Les scientifiques ont estimé à 69 milliards d’euros par an le coût minimal des dégâts causés par les insectes envahissants dans le monde. Parmi les insectes étudiés, le termite de Formose serait l’un des plus destructeurs : plus de 26,7 milliards d’euros de dégâts lui seraient imputables chaque année dans le monde. Des études plus précises placent également sur le « podium » des insectes les plus ravageurs la teigne des choux (4,1 milliards d’euros) et le longicorne brun de l’épinette (4 milliards d’euros de dégâts pour le seul Canada !).
D’après cette étude, l’Amérique du Nord enregistre les plus importantes pertes financières avec 24,5 milliards d’euros par an, tandis que l’Europe n’est pour l’instant « qu’à » 3,2 milliards d’euros par an. Mais cette différence s’explique par un manque de sources d’évaluation et non par une réelle différence d’exposition au danger. Ainsi, selon les chercheurs, le coût annuel total estimé de 69 milliards d’euros est largement sous-évalué. De nombreuses régions du monde n’offrent pas assez de données économiques pour produire une estimation précise, qui a donc été minimisée. De plus, l’équipe de chercheurs s’est concentrée sur l’étude des dix espèces invasives les plus coûteuses, sans comptabiliser celles, très nombreuses, qui provoquent moins de dégâts. Enfin, si l’on considère les valeurs estimées pour les services écosystémiques à l’échelle globale (plusieurs centaines de milliards de dollars pour la seule pollinisation des cultures), les perturbations causées par les insectes envahissants pourraient atteindre un niveau bien au-delà de l’estimation actuelle. Les insectes dans leur ensemble pèsent particulièrement sur l’agriculture en consommant 40 % des « biens de consommation » (l’équivalent de ce qui pourrait nourrir un milliard d’êtres humains).
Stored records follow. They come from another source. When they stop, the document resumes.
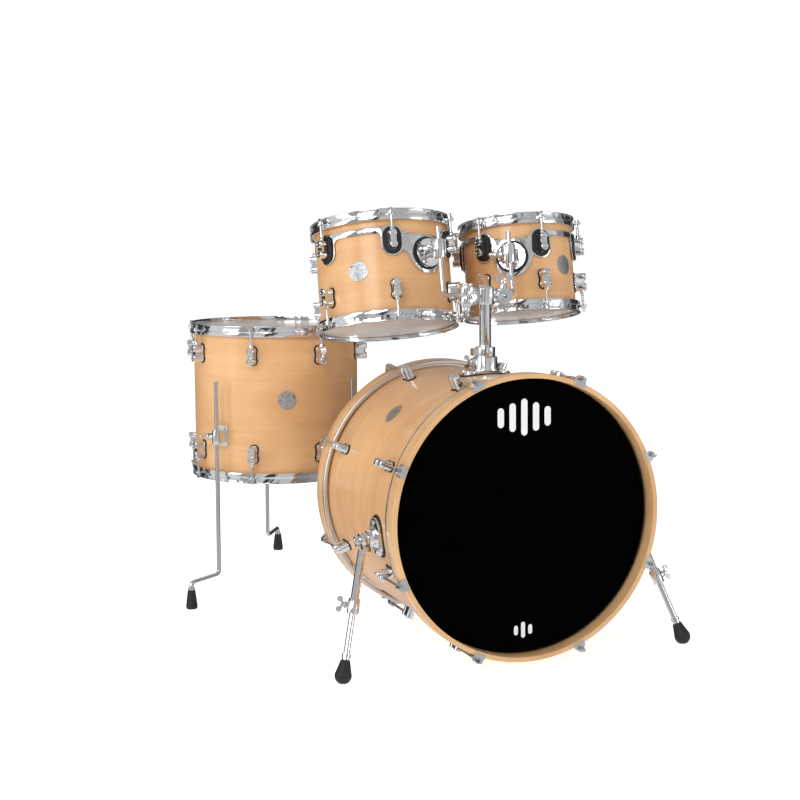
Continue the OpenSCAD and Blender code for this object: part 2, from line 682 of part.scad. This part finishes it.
module spur_rod(side) spur_leg(side) {
    translate([0, 0, 92]) cylinder(r = spur_rod_r, h = spur_len - spur_boot - 92);
    translate([0, 0, spur_len - spur_boot - 12]) cylinder(r = 9, h = 6);
    translate([0, 0, spur_len - spur_boot - 6]) cylinder(r = 7.5, h = 6);
}

// Rubber boot, cut off level with the floor
module spur_foot(side) intersection() {
    spur_leg(side) {
        translate([0, 0, spur_len - spur_boot]) cylinder(r1 = 9.5, r2 = 16.4, h = 26);
        translate([0, 0, spur_len - spur_boot + 30]) sphere(r = 17);
    }
    kit() translate([-1000, -500, 0]) cube([2000, 1000, 300]);
}

module spur_left_tube() color(chrome) spur_tube(-1);
module spur_left_rod() color(steel) spur_rod(-1);
module spur_left_foot() color(rubber) spur_foot(-1);
module spur_right_tube() color(chrome) spur_tube(1);
module spur_right_rod() color(steel) spur_rod(1);
module spur_right_foot() color(rubber) spur_foot(1);

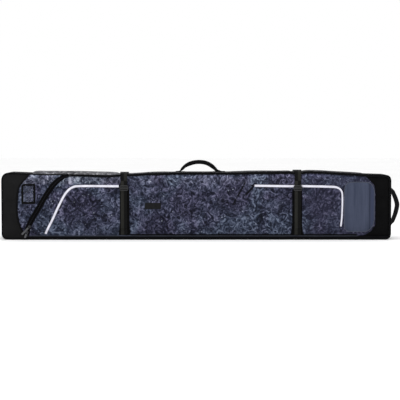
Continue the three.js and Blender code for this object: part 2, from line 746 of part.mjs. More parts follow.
function lidPieces() {
  const slab = lidSlab();
  const leftField = prismField(leftOf(offsetPath(END_PANEL_EDGE, SEAM / 2, false)));
  const rightField = prismField(rightOf(offsetPath(END_PANEL_EDGE, -SEAM / 2, false)));
  return [
    piece('lid_panel', slab.intersect(leftField), PRINT),
    piece('lid_end_panel', slab.intersect(rightField), BLACK),
    piece('zip_tape_lid', zipTapeLid(), BLACK),
    piece('side_patch', onFront(SIDE_PATCH, PATCH), SLATE),
    piece('reflective_line_left', onFront(band(LEFT_LINE, -LINE_HALF, LINE_HALF), TRIM), REFLECTIVE),
    piece('reflective_line_right', onFront(band(RIGHT_LINE, -LINE_HALF, LINE_HALF), TRIM), REFLECTIVE),
    piece('rubber_patch', onFront(rectangle([-252, -174], [149, 179]), RUBBER_LAYER), RUBBER),
  ];
}

// ---- inside --------------------------------------------------------------------------------

const TIE_DOWNS = [{ side: 'left', x: -480 }, { side: 'right', x: 420 }];
const TIE_DOWN_HALF = 12.5;
const TIE_DOWN_Z = [24, 290];
const TIE_BUCKLE = { half: 17, slotHalf: 13, thick: 8, z: [140, 186], slots: [148, 174], slotHeight: 3.6 };

function tieDownPieces({ side, x }) {
  const { half, slotHalf, thick, z, slots, slotHeight } = TIE_BUCKLE;
  const wall = BACK_Y - BACK_PADDING - GAP;
  const face = wall - WEB_THICK - GAP;
  const web = box([x - TIE_DOWN_HALF, x + TIE_DOWN_HALF], [wall - WEB_THICK, wall], TIE_DOWN_Z);
  const frame = box([x - half, x + half], [face - thick, face], z);
  const slotXs = [x - slotHalf, x + slotHalf];
  const slotYs = [face - thick - 1, face + 1];
  const holes = slots.map((low) => box(slotXs, slotYs, [low, low + slotHeight]));
  return [
    piece(`tie_down_strap_${side}`, web, WEB),
    piece(`tie_down_buckle_${side}`, frame.subtract(holes[0]).subtract(holes[1]), PLASTIC),
  ];
}

const bag = new THREE.Group();
bag.add(
  ...shellPieces(),
  ...windowPieces(),
  ...lidPieces(),
  ...STRAPS.flatMap(strapPieces),
  ...SLIDERS.map(sliderGroup),
  ...handlePieces(),
  piece('wheel_housing', housingSolid(), PLASTIC),
  wheelGroup(WHEEL_ZS[0], 'lower'),
  wheelGroup(WHEEL_ZS[1], 'upper'),
  ...TIE_DOWNS.flatMap(tieDownPieces),
);

export default bag;
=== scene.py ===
"""Looks of a long padded ski bag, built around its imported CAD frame. Metres, +Z up, front towards -Y."""

import math

import bpy
import numpy as np
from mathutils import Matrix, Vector
from mathutils.geometry import delaunay_2d_cdt
from mathutils.kdtree import KDTree


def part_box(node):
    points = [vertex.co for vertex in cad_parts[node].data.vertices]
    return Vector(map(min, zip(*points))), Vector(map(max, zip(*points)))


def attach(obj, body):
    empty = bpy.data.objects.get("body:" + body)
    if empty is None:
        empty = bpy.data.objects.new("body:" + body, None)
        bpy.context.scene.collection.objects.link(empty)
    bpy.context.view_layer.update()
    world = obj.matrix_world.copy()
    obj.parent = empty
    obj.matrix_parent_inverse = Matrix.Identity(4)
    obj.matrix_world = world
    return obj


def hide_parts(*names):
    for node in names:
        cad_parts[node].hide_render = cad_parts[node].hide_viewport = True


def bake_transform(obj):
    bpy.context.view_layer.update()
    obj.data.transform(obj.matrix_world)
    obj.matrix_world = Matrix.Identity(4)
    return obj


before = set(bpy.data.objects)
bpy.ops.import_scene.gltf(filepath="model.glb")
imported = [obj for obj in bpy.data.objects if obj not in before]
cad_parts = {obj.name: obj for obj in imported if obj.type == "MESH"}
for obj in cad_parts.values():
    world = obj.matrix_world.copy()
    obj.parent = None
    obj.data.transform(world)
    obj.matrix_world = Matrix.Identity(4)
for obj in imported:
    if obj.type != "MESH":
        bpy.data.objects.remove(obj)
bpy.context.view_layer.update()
SCENE = bpy.context.scene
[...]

Sur la santé, le coût global attribuable aux insectes envahissants dépasse 6,1 milliards d’euros par an (sans prendre en compte le paludisme, l’impact économique provoqué sur certains facteurs comme le tourisme, la productivité, etc.).
Références de l’article : Massive yet grossly underestimated global costs of invasive insects. Corey J.A. Bradshaw, Boris Leroy, Céline Bellard, David Roiz, Céline Albert, Alice Fournier, Morgane Barbet-Massin, Jean-Michel Salles, Frédéric Simard & Franck Courchamp. Nature Communications. 4 octobre 2016.